TASK OBJECTIVE: Reproduce exactly the lines from the one containing "Model this object" through the one containing "MARK_DEPTH = 0.2", both included, and nothing else.
-- START OF GIVEN RECORDS --
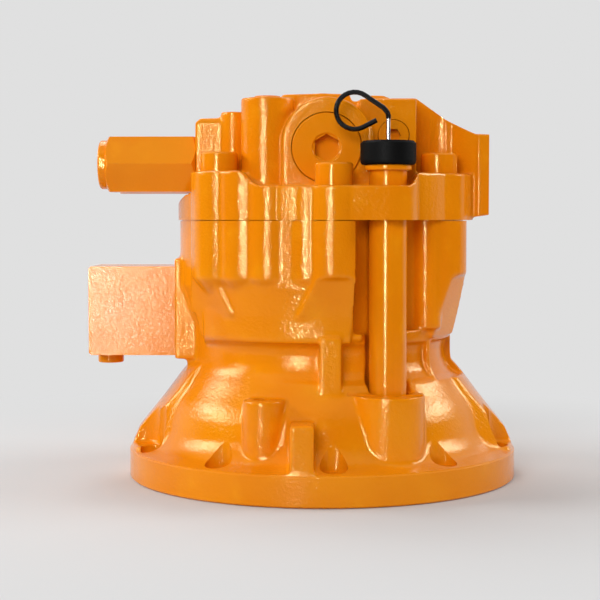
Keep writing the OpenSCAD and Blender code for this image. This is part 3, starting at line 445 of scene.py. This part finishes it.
def melt(piece, voxel, rounds):
    """One skin with soft fillets, as sand casting leaves them."""
    modifier(piece, "REMESH", mode="VOXEL", voxel_size=voxel * MM)
    modifier(piece, "SMOOTH", factor=0.5, iterations=rounds)


def cast(lumps, name, voxel, rounds):
    """Lumps melted into one body."""
    deselect()
    for lump in lumps:
        lump.select_set(True)
    bpy.context.view_layer.objects.active = lumps[0]
    bpy.ops.object.join()
    body = fresh(name)
    melt(body, voxel, rounds)
    return body


def thin_out(piece, triangles):
    """Fewer triangles where the surface is nearly flat."""
    count = sum(len(face.vertices) - 2 for face in piece.data.polygons)
    if count > triangles:
        modifier(piece, "DECIMATE", ratio=triangles / count)


def smooth(piece, angle=32):
    pick(piece)
    bpy.ops.object.shade_smooth_by_angle(angle=math.radians(angle))
    return piece


def dress(piece, finish, body, node):
    """The last step of each piece: finish, body, material slot and the CAD node it stands for."""
    piece.data.materials.clear()
    piece.data.materials.append(finish)
    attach(piece, body)
    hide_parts(node)


def bolt_places():
    return [polar(BOLT_CIRCLE_R, angle) for angle in BOLT_ANGLES]


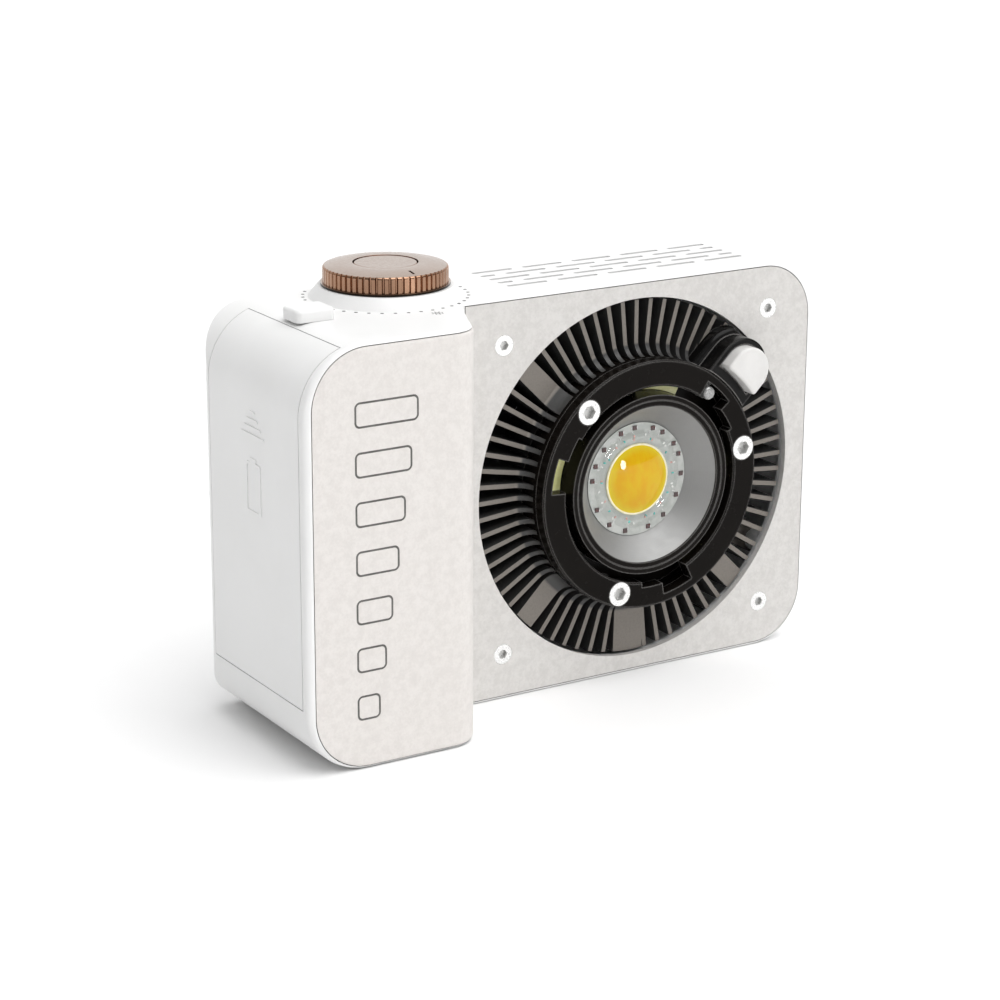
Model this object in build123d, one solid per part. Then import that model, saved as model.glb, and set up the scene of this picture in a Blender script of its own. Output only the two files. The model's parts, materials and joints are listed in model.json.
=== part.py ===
from build123d import *
import os
from math import cos, radians, sin, sqrt, tan

# Compact COB spotlight with a battery grip. Millimetres, +X to the right seen from
# the front, the front looks along -Y, +Z up. The origin is the middle of the case's
# footprint, on the surface it stands on.

# ---- case ----
CASE_X = 90.2  # half of the width
BACK = 32.4
GRIP_FRONT = -31.5
BODY_FRONT = -5.7
TOP = 116.0
WALL = 2.2
FRONT_WALL = 4.0  # body wall behind the front plate, measured from the plate's face
COVER_SPLIT = 28.6  # front case in front of this plane, rear cover behind it
GRIP_CORNER_R = 18.5
BODY_CORNER_R = 16.5
REAR_CORNER_R = 10.7  # seen from above
REAR_EDGE_R = 1.0
GRIP_EDGE_R = 2.0
BODY_EDGE_R = 1.0
GRIP_NOSE_R = 9.0
GRIP_SLANT = 23.5  # degrees between the inner side of the grip and Y
GRIP_ROOT_X = -28.0  # where the inner side meets the front of the body
BODY_OVERLAP_X = -60.0  # the body blank reaches this far into the grip
SEAM = 0.25
BOSS_R = 3.6  # bosses of the rear cover's screws
BOSS_FRONT = 6.0
SHORT_BOSS_R = 3.4  # bosses of the front plate's screws and the heat sink's ears
EAR_BOSS_R = 3.3

# ---- engraved level bars on the grip ----
MARK_COUNT = 7
MARK_LEFT = -75.5
MARK_Z0 = 17.5
MARK_PITCH = 13.3
MARK_H = 7.0
MARK_FIRST = 7.0  # length of the lowest bar
MARK_GROWTH = 2.0  # each bar is longer than the one below by this
MARK_R = 1.6
MARK_LINE = 0.6
MARK_DEPTH = 0.2

# ---- light head ----
HEAD_X = 30.0
HEAD_Z = 58.1
OPENING_R = 52.75
PLATE_T = 1.8
PLATE_INSET = 1.0  # the front plate stays this far inside the case's outline
PANEL_T = 1.0
PANEL_INSET = 2.5  # the same for the grip panel's outer side
PANEL_RIGHT = -20.0  # the panel's prism ends past the grip's nose
PLATE_SCREW_PITCH = 89.4
RING_OUT_R = 36.3
RING_IN_R = 28.7
RING_FRONT = -13.1
RING_BACK = -9.0
SLOT_DEEP_R = 33.6
SLOT_SHALLOW_R = 30.2
SLOT_START = 25.0  # degrees
SLOT_STEP = 38.6
SLOT_END = 56.0
RING_SCREW_R = 32.4
RING_SCREW_ANGLE = 11.5
RING_SCREW_FACE = RING_FRONT - 0.05
SINK_R = 52.0
SINK_FRONT = -4.0
SINK_BACK = 12.0
SINK_CORE_R = 36.2
SEAT = -1.5  # front of the heat sink's core, where the lamp sits
HOLDER_FLOOR = SEAT - 2.0
INSULATOR_FRONT = -6.0
INSULATOR_R = 34.0
INSULATOR_ARCS = ((142, 181), (62, 93), (-9, 4), (302, 333))  # start and end, degrees
POST_R = 3.3
TUBE_IN_R = 24.6
TUBE_OUT_R = 26.2
TUBE_FRONT = -12.7
CONE_FRONT = -12.0
CONE_R = 22.9
FIN_ROOT_R = 30.0
FIN_COUNT = 68
FIN_T = 1.3
RIB_T = 6.5
RIB_ANGLES = (45, 135, 225, 315)
WIDE_RIB_ANGLE = 268.7
WIDE_RIB_T = 10.0
EAR_R = 57.0
EAR_ROOT = 46.0
EAR_HALF_W = 4.0
EAR_FRONT = 4.0
EAR_BACK = 8.0
EAR_ANGLES = (30, 150, 210, 330)
RELEASE_ANGLE = 44.5
RELEASE_U = 43.2  # centre of the rounded end, from the head's axis
RELEASE_HALF_W = 8.6
RELEASE_BACK = -3.2
RELEASE_SKIRT = 1.8  # the housing's foot is wider than its rim by this on each side
RELEASE_SKIRT_FRONT = -7.6
BUTTON_HALF_W = 6.6
BUTTON_HOLLOW_R = 39.4  # the button's inner side follows the ring, at this radius
BUTTON_FRONT = -17.0
BUTTON_BACK = -8.8
LEVER_T = 1.2
LEVER_END_U = 43.5
SPRING_W = -0.6  # the spring under the button is this far off its middle
SPRING_SEAT = -4.2
SPRING_TOP = -12.0
PIN_R = 1.9
PIN_U = 30.7
PIN_W = 4.05
PIN_FRONT = -13.8
COB_COVER_R = 16.6
COB_FRONT = -5.5
COB_BACK = -2.9
COB_BOARD_R = 19.0
DOME_R = 10.0
DOME_RISE = 1.7
CHIP_ANGLES = (21, 35, 56, 70, 94, 112, 138, 158, 174, 208, 233, 256, 286, 308, 334, 358)
CHIP_ORBIT_R = 15.3
CHIP = 1.3

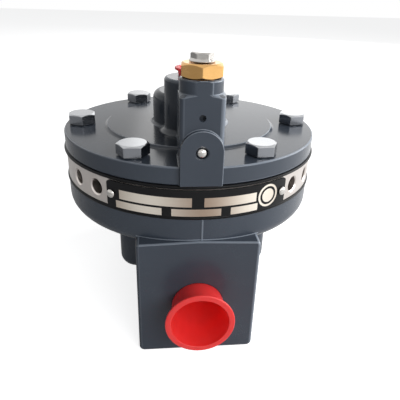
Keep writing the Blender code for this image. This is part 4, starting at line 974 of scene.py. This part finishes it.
-- END OF GIVEN RECORDS --
OUTPUT:
Model this object in build123d, one solid per part. Then import that model, saved as model.glb, and set up the scene of this picture in a Blender script of its own. Output only the two files. The model's parts, materials and joints are listed in model.json.
=== part.py ===
from build123d import *
import os
from math import cos, radians, sin, sqrt, tan

# Compact COB spotlight with a battery grip. Millimetres, +X to the right seen from
# the front, the front looks along -Y, +Z up. The origin is the middle of the case's
# footprint, on the surface it stands on.

# ---- case ----
CASE_X = 90.2  # half of the width
BACK = 32.4
GRIP_FRONT = -31.5
BODY_FRONT = -5.7
TOP = 116.0
WALL = 2.2
FRONT_WALL = 4.0  # body wall behind the front plate, measured from the plate's face
COVER_SPLIT = 28.6  # front case in front of this plane, rear cover behind it
GRIP_CORNER_R = 18.5
BODY_CORNER_R = 16.5
REAR_CORNER_R = 10.7  # seen from above
REAR_EDGE_R = 1.0
GRIP_EDGE_R = 2.0
BODY_EDGE_R = 1.0
GRIP_NOSE_R = 9.0
GRIP_SLANT = 23.5  # degrees between the inner side of the grip and Y
GRIP_ROOT_X = -28.0  # where the inner side meets the front of the body
BODY_OVERLAP_X = -60.0  # the body blank reaches this far into the grip
SEAM = 0.25
BOSS_R = 3.6  # bosses of the rear cover's screws
BOSS_FRONT = 6.0
SHORT_BOSS_R = 3.4  # bosses of the front plate's screws and the heat sink's ears
EAR_BOSS_R = 3.3

# ---- engraved level bars on the grip ----
MARK_COUNT = 7
MARK_LEFT = -75.5
MARK_Z0 = 17.5
MARK_PITCH = 13.3
MARK_H = 7.0
MARK_FIRST = 7.0  # length of the lowest bar
MARK_GROWTH = 2.0  # each bar is longer than the one below by this
MARK_R = 1.6
MARK_LINE = 0.6
MARK_DEPTH = 0.2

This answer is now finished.